Jim and Sharon met in Minneapolis and were married in 1956. They have three children- 2 daughters and 1 son, and 11 grandchildren. Jim graduated from the University of Minnesota with a degree in Civil Engineering in 1956. After a brief active duty in the Army, he and Sharon settled in Minnesota.

He worked in aerospace engineering for five years, until he decided to form a company of his own. And that’s when the good old American entrepreneurial spirit kicked in. With nothing more than his car and a dream, he set out to sell sign letters; a strange departure from a civil engineer in the aerospace industry.

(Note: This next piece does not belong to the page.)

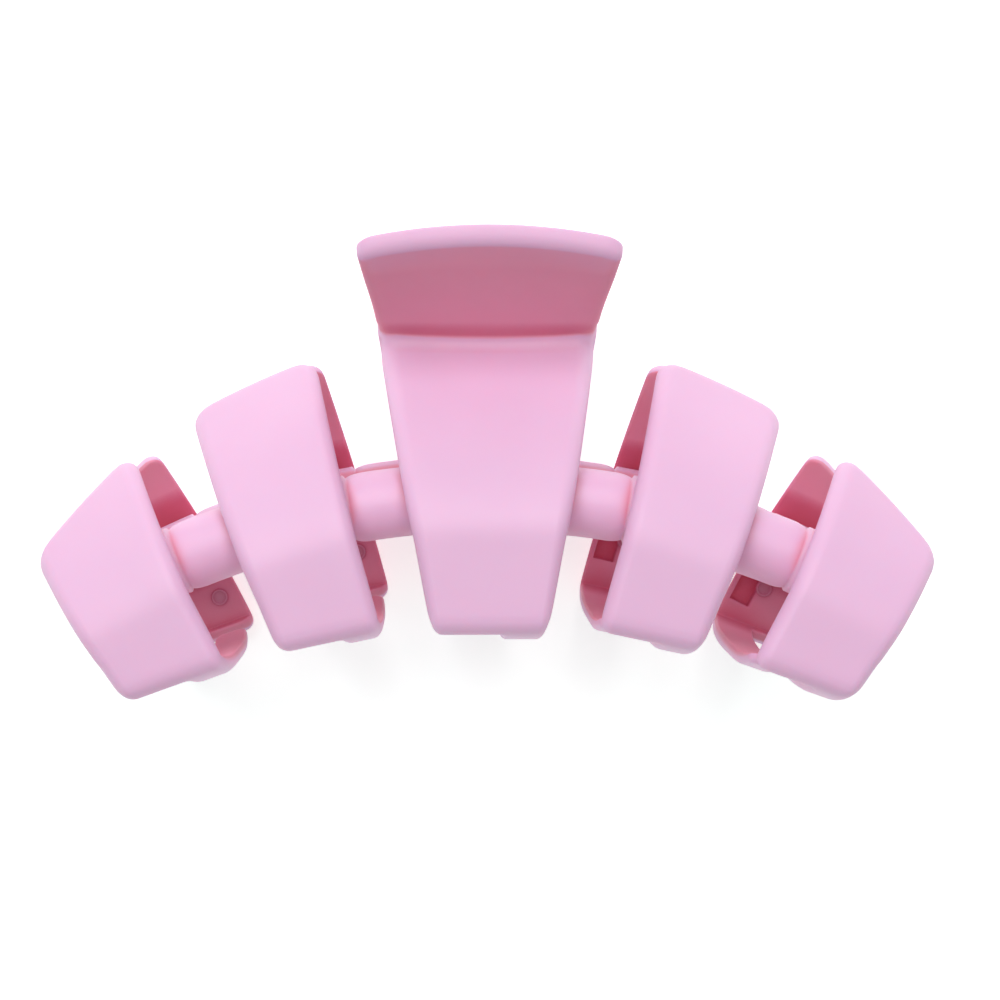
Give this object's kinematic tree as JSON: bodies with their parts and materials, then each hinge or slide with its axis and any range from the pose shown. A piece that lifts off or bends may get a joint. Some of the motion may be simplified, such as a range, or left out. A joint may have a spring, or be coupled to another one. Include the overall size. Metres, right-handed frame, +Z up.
{
  "type": "hair claw clip",
  "caption": "Claw clip with arched jaws of broad slabs strung on a rod, short curled teeth, flared thumb levers and a sprung hinge.",
  "frame": {"origin": "on the surface that the clip lies on, under the middle of its outline", "axes": "+X along the row of slabs, +Y from the teeth towards the thumb levers, +Z up, from the lower jaw to the upper jaw"},
  "size_m": [0.094, 0.0504, 0.044],
  "materials": {
    "jaw_plastic": "smooth matte, soft pink",
    "spring_steel": "bright drawn wire"
  },
  "bodies": {
    "lower_jaw": {"lower_centre_slab": "jaw_plastic", "lower_thumb_lever": "jaw_plastic", "lower_left_hinge_lug": "jaw_plastic", "lower_right_hinge_lug": "jaw_plastic", "lower_left_mid_slab": "jaw_plastic", "lower_left_outer_slab": "jaw_plastic", "lower_left_inner_bar": "jaw_plastic", "lower_left_outer_bar": "jaw_plastic", "lower_right_mid_slab": "jaw_plastic", "lower_right_outer_slab": "jaw_plastic", "lower_right_inner_bar": "jaw_plastic", "lower_right_outer_bar": "jaw_plastic", "hinge_pin": "spring_steel", "torsion_spring": "spring_steel"},
    "upper_jaw": {"upper_centre_slab": "jaw_plastic", "upper_thumb_lever": "jaw_plastic", "upper_left_hinge_lug": "jaw_plastic", "upper_right_hinge_lug": "jaw_plastic", "upper_left_mid_slab": "jaw_plastic", "upper_left_outer_slab": "jaw_plastic", "upper_left_inner_bar": "jaw_plastic", "upper_left_outer_bar": "jaw_plastic", "upper_right_mid_slab": "jaw_plastic", "upper_right_outer_slab": "jaw_plastic", "upper_right_inner_bar": "jaw_plastic", "upper_right_outer_bar": "jaw_plastic"}
  },
  "joints": [
    {"name": "jaw_hinge", "type": "hinge", "parent": "lower_jaw", "child": "upper_jaw", "pos_m": [0, 0.0104, 0.022], "axis": [-1, 0, 0], "range_deg": [0, 90], "stiffness_Nm_per_rad": 0.08, "springref_deg": -34.38, "deforming": ["torsion_spring"]}
  ]
}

In 1964, he had the opportunity to purchase a small company in Minneapolis where he began making letters for the sign industry. They grew and expanded into a major industry making plastic sign letters, aluminum sign letters, changeable sign letters, cast metal sign letters, and bronze plaques.

Philanthropy has been a significant part of their professional and personal lives. In 2006, they established the Don Osell Chair of Sales and Marketing for Engineers at the University of Minnesota. They also established a corporation to reach out to high school students in cities where Gemini has plant operations. The Ross Wagner Scholarship Program for Engineers awards educational grants to high school students who have selected engineering as a career.

Jim Weinel, now 74, has no regrets about his life. “I’m looking forward the next product,” he jokes, “I never look backward, always forward.

And oh, yes, he says, there is a fellow who is writing a book about how to make it big on practically nothing…Jim is in the book. Naturally.